New Article just published: A social-ecological systems approach is necessary to achieve land degradation neutrality
- LDN is not a social norm and its framing is yet to recognise how people structure their thinking about neutrality issues.
- SES-based LDN approach reveals what it means to consider humans as part of nature in the pursuit of LDN.
- SES science and practice can inspire progress towards identifying appropriate LDN baselines for tracking change.
Viewing humans as drivers of change operating outside the natural environment is unhelpful for defining interventions that effectively manage change and complexity. Indeed, there is now broad agreement that environmental governance needs to consider integrated social-ecological systems (SES) in order to tackle the world’s grand challenges of land degradation. This requires a more differentiated, innovative approach that considers how changes in SES shape the functioning of land systems as a whole, and the synergies and trade-off these changes may produce.
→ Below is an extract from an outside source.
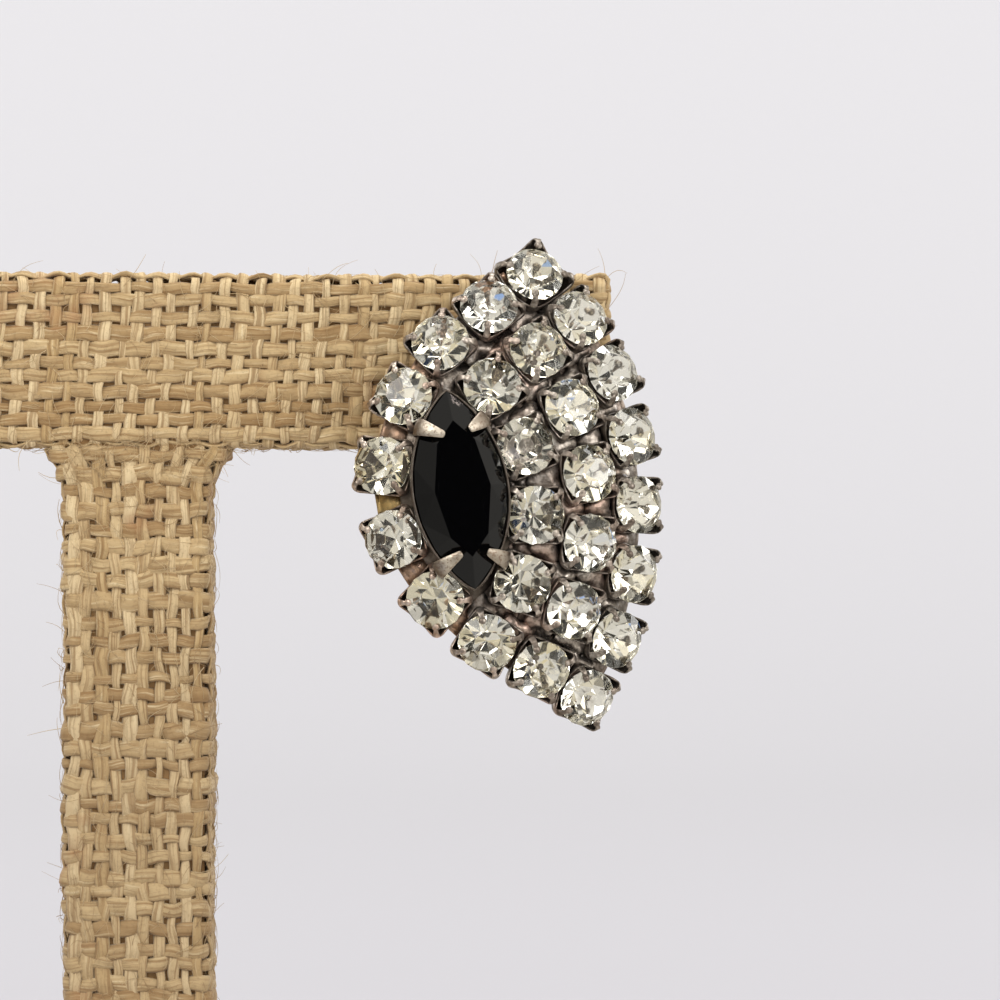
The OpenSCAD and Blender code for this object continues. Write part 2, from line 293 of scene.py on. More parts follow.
# The base. A block of board stands on the table with loosely woven burlap glued over it.
# The burlap is a plain weave of flat, uneven jute yarns, and dark board shows between them.
yarn_rise = 0.15 * mm
yarn_half_thick = 0.17 * mm
yarn_half_w = 0.5 * mm
yarn_sides = 8
cover_inset = yarn_rise + yarn_half_thick + 0.01 * mm
cover_step = 0.4 * mm
cover_tightest_r = 0.3 * mm
cover_end_gap = 0.1 * mm
board_inset = 0.62 * mm
board_edge_r = 0.5 * mm
base_edge_r = 2 * mm
under_edge = 0.5 * mm
chance = np.random.default_rng(7)


def paint(red, green, blue):
    """A shader colour from the eight-bit values of a colour on screen."""
    shares = [c / 255 for c in (red, green, blue)]
    return [c / 12.92 if c <= 0.04045 else ((c + 0.055) / 1.055) ** 2.4 for c in shares]


# Jute: each yarn has its own tone, with long pale and dark fibres along it, old stains, and
# a darker tone towards the bottom of the stand
jute = Finish("jute yarn")
along = jute.attribute("along")
yarn = jute.attribute("yarn")
around = jute.attribute("around", "Vector")
around_y = jute.node("ShaderNodeSeparateXYZ", {}, {0: around}, 1)
height = jute.node("ShaderNodeSeparateXYZ", {}, {0: jute.place()}, 2)


def jute_noise(x, y, z, detail, roughness=0.5):
    """Noise stretched along the yarn, which differs from yarn to yarn."""
    place = jute.node("ShaderNodeCombineXYZ", {}, {0: x, 1: y, 2: z})
    return jute.noise(1.0, detail, roughness, place)


fibres = jute_noise(along * 260, around_y * 2.6, yarn * 37, 4.0, 0.65)
strands = jute_noise(along * 110, around_y * 2.3, yarn * 61, 2.0)
slubs = jute_noise(along * 420, yarn * 53, 0.0, 2.0)
fuzz = jute.noise(3400.0, 4.0, 0.7)
stains = jute.noise(170.0, 3.0, 0.6)
warp_tone = jute.mix(yarn, paint(224, 201, 156), paint(190, 160, 110))
weft_tone = jute.mix(yarn, paint(208, 182, 134), paint(164, 132, 86))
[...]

In this study, we identify and discuss some of the ways SES science and practice can inspire progress towards land degradation neutrality (LDN) outcomes in an integrated manner, through synthesis of literature and relevant documents related to the United Nations Convention to Combat Desertification (UNCCD).
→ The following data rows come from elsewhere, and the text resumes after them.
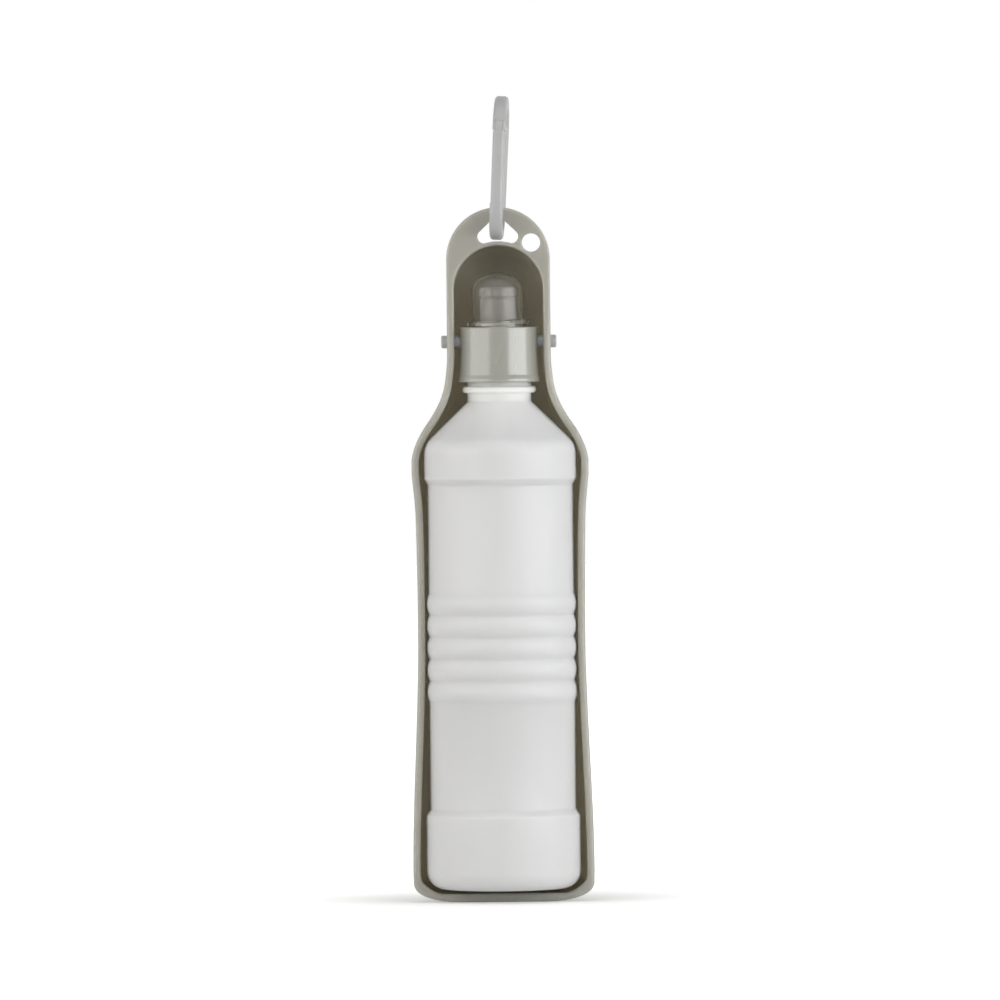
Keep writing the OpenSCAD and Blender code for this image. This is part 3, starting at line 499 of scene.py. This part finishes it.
# Heights of the skin's level lines up the side, closer where it draws in, and angles round the top's quarter
straight = [12 + 5 * k for k in range(32)] + [172 + 1.6 * k for k in range(29)]
neck_up, tab_up, quarter = (219.5, 223, 228, 233), (221, 227, 234, 242), range(0, 91, 5)


def up_the_side(grow):
    """The opening's right edge from its corner to its top, or the shell's behind it, as (half width, z)."""
    points = [(side_at(z) + grow, z) for z in [*straight, *neck_up]]
    return points + [((pocket_r + grow) * math.cos(math.radians(a)),
                      pocket_z + (pocket_r + grow) * math.sin(math.radians(a))) for a in quarter]


def up_the_rim():
    """The rim's outer edge beside it, point for point."""
    points = []
    for z in straight:
        lean = math.atan(side_at(z + 0.5) - side_at(z - 0.5))
        points.append((side_at(z) + rim_w * math.cos(lean), z - rim_w * math.sin(lean)))
    points += [(tab_r, z) for z in tab_up]
    return points + [(tab_r * math.cos(math.radians(a)), tab_z + tab_r * math.sin(math.radians(a)))
                     for a in quarter]


def lip_top(x):
    """Height of the lip along the standing wall. It rises to the corners, round the bottle's base."""
    return lip_h + lip_rise * max(0, abs(x) - lip_flat) ** 2


def level_line(w, z, grow, start):
    """One level line of the trough's skin, from its middle at the back round to its right front edge."""
    deep = depth_at(z, grow)
    turn = max(deep - w, front + 1)
    arc = [(w * math.cos(math.radians(a)), turn + (deep - turn) * math.sin(math.radians(a)), z)
           for a in range(90, -1, -5)]
    return arc + [(w, turn + (start - turn) * k / 6, z) for k in range(1, 7)]


def rim_section(inner, outer, back):
    """The rim's section at one station, from the inside over its front face to its back. It is rounded
    fully up the sides, and less along the standing end."""
    (ix, iz), (ox, oz), (bx, bz) = inner, outer, back
    across = Vector((ox - ix, oz - iz))
    width = across.length
    across.normalize()
    inner_r, outer_r, steps = min(rim_rounds[0], width / 2), min(rim_rounds[1], width / 2.1), 6
    if oz < 0.5:
        inner_r, outer_r = foot_rounds
    line = [(inner_r * (1 - math.cos(t)), front + inner_r * (1 - math.sin(t)))
            for t in (math.pi / 2 * k / steps for k in range(steps + 1))]
    line.append(((inner_r + width - outer_r) / 2, front))
    line += [(width - outer_r * (1 - math.sin(t)), front + outer_r * (1 - math.cos(t)))
             for t in (math.pi / 2 * k / steps for k in range(steps + 1))]
    line += [(width, front + rim_t - 0.4), (width - 0.12, front + rim_t - 0.12), (width - 0.4, front + rim_t)]
    points = [(ix + across.x * u, y, iz + across.y * u) for u, y in line]
    points.append((bx + (ox - bx) * 0.25, front + rim_t, bz + (oz - bz) * 0.25))
    return points + [(bx, front + rim_t + 0.5, bz)]


mesh = bmesh.new()
opening = opening_end() + up_the_side(0)
shell = round_end(base_half + shell_t, shell_sweep_top) + up_the_side(shell_t)
rim_edge = round_end(base_half + rim_w, rim_sweep_top) + up_the_rim()
rows = []
for (w, z), (shell_w, shell_z), outer in zip(opening, shell, rim_edge):
    raised = max(0, lip_top(w) - z) if z < 2 * foot_t + corner_in / 2 else 0
    lip = [(w, lip_back + 0.1, z + 0.15 * raised), (w, lip_back - 0.1, z + 0.85 * raised),
           (w, lip_back - 0.4, z + raised)]
    rows.append(level_line(w, z, 0, lip_back + 0.3) + lip
                + rim_section((w, z + raised), outer, (shell_w, shell_z))
                + level_line(shell_w, shell_z, shell_t, front + rim_t + 0.5)[-2::-1])
grid = [[mesh.verts.new(p) for p in row] for row in rows]
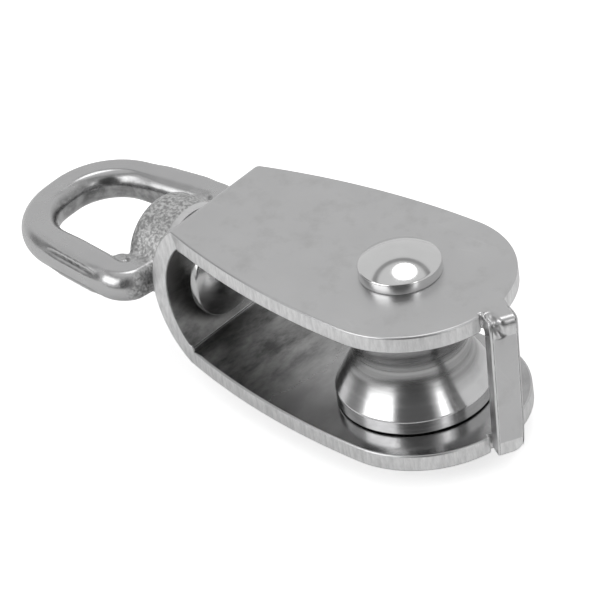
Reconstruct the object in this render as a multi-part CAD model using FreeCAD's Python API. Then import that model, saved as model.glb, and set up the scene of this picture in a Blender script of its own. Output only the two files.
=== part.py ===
"""Single swivel-eye sheave block: a bent sheet frame, a sheave on a riveted axle and a cast D-ring eye.

The block lies on one cheek. The origin is on the axle, half-way between the cheeks. +Z runs along the
axle, +X towards the round tail and its keeper strap, and the swivel eye is at -X. Millimetres.
"""
import FreeCAD, Part
import math
import os
from FreeCAD import Vector

# ---- driving dimensions --------------------------------------------------------------------------
# frame: one sheet bent into two cheeks, a bowed end wall and a keeper strap
SHEET = 3.0
CHEEK_GAP = 19.4
AXLE_TO_BEND = 38.5
WALL_BOW = 5.8
CHEEK_MARGIN = 4.2
TAIL_SHIFT = 1.8
SIDE_RADIUS = 137.0
BEND_OUTER_ROUND = 1.2
BEND_INNER_ROUND = 0.5
STRAP_TURN = -30.0
STRAP_WIDTH = 4.6
STRAP_SIDE_SHIFT = 7.3
STRAP_LEAN = 1.1
STRAP_SETBACK = 1.65
STRAP_BEND_INNER = 0.4
STRAP_END_LEVEL = 0.7
STRAP_END_ROUND = 2.2
STRAP_RELIEF = 0.8
STRAP_CLEARANCE = 0.3
# sheave and axle
SHEAVE_DIAMETER = 25.0
GROOVE_DEPTH = 3.3
GROOVE_ROUND = 6.0
RIM_WIDTH = 2.3
RIM_CHAMFER = 0.3
AXLE_DIAMETER = 7.0
AXLE_HEAD_DIAMETER = 13.2
AXLE_HEAD_BAND = 1.8
AXLE_HEAD_DOME = 1.9
SLEEVE_WALL = 1.0
BUSH_WALL = 1.5
SHIM_THICKNESS = 0.2
SHIM_WIDTH = 2.4
# swivel eye and its pin
EYE_BAR = 6.2
EYE_THICKNESS = 5.6
EYE_LENGTH = 32.5
EYE_NOSE_HALF = 9.8
EYE_BASE_HALF = 13.0
EYE_NOSE_ROUND = 9.7
EYE_BASE_BEND = 0.3
EYE_BASE_EXTRA = 1.6
EYE_INNER_ROUND = 3.0
HUB_DIAMETER = 16.6
HUB_LENGTH = 8.2
HUB_ROUND = 2.8
PIN_DIAMETER = 8.0
PIN_HEAD_BAND = 2.1
PIN_HEAD_DOME = 1.9
PIN_SINK = 1.3
PIN_SINK_ANGLE = 45.0
# fits
RIVET_CLEARANCE = 0.05
RUNNING_CLEARANCE = 0.05
SIDE_PLAY = 0.05
SWIVEL_PLAY = 0.1
HEAD_SIDE_GAP = 1.5

# ---- sizes that follow ---------------------------------------------------------------------------
HALF_GAP = CHEEK_GAP / 2
HALF_HEIGHT = HALF_GAP + SHEET
BEND_X = -AXLE_TO_BEND
WALL_X = BEND_X - WALL_BOW
WALL_OUTER_RADIUS = (HALF_HEIGHT ** 2 + WALL_BOW ** 2) / (2 * WALL_BOW)
WALL_INNER_RADIUS = WALL_OUTER_RADIUS - SHEET
WALL_CENTRE_X = WALL_X + WALL_OUTER_RADIUS
TAIL_RADIUS = SHEAVE_DIAMETER / 2 + CHEEK_MARGIN
SIDE_CENTRE_Y = TAIL_RADIUS - SIDE_RADIUS
SLEEVE_RADIUS = AXLE_DIAMETER / 2 + RUNNING_CLEARANCE + SLEEVE_WALL
BUSH_BORE = SLEEVE_RADIUS + RUNNING_CLEARANCE
BUSH_RADIUS = BUSH_BORE + BUSH_WALL
SHEAVE_WIDTH = CHEEK_GAP - 2 * (SHIM_THICKNESS + SIDE_PLAY)
PIN_RADIUS = PIN_DIAMETER / 2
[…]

We do these by considering: (i) how LDN has been approached to date and the challenges likely to undermine progress towards achieving it; and (ii) an SES-based LDN approach relevant to the neutrality agenda, in particular, by describing how LDN might be thought of differently through an SES lens. We argue that an SES approach focusing on: (i) “people as part of nature”, not “people and nature”; and (ii) the frame of reference against which neutrality can be assessed across temporal and spatial dimensions, is necessary to both inform policy and guide actions of the different groups involved in avoiding and combating land degradation. Such an (integrated) approach adds a dimension (to achieving neutrality goals) not previously explored in sustainable land management and LDN research. Important next steps in operationalising the SES-based LDN approach involve empirical and field case studies, requiring interdisciplinary, mixed method techniques.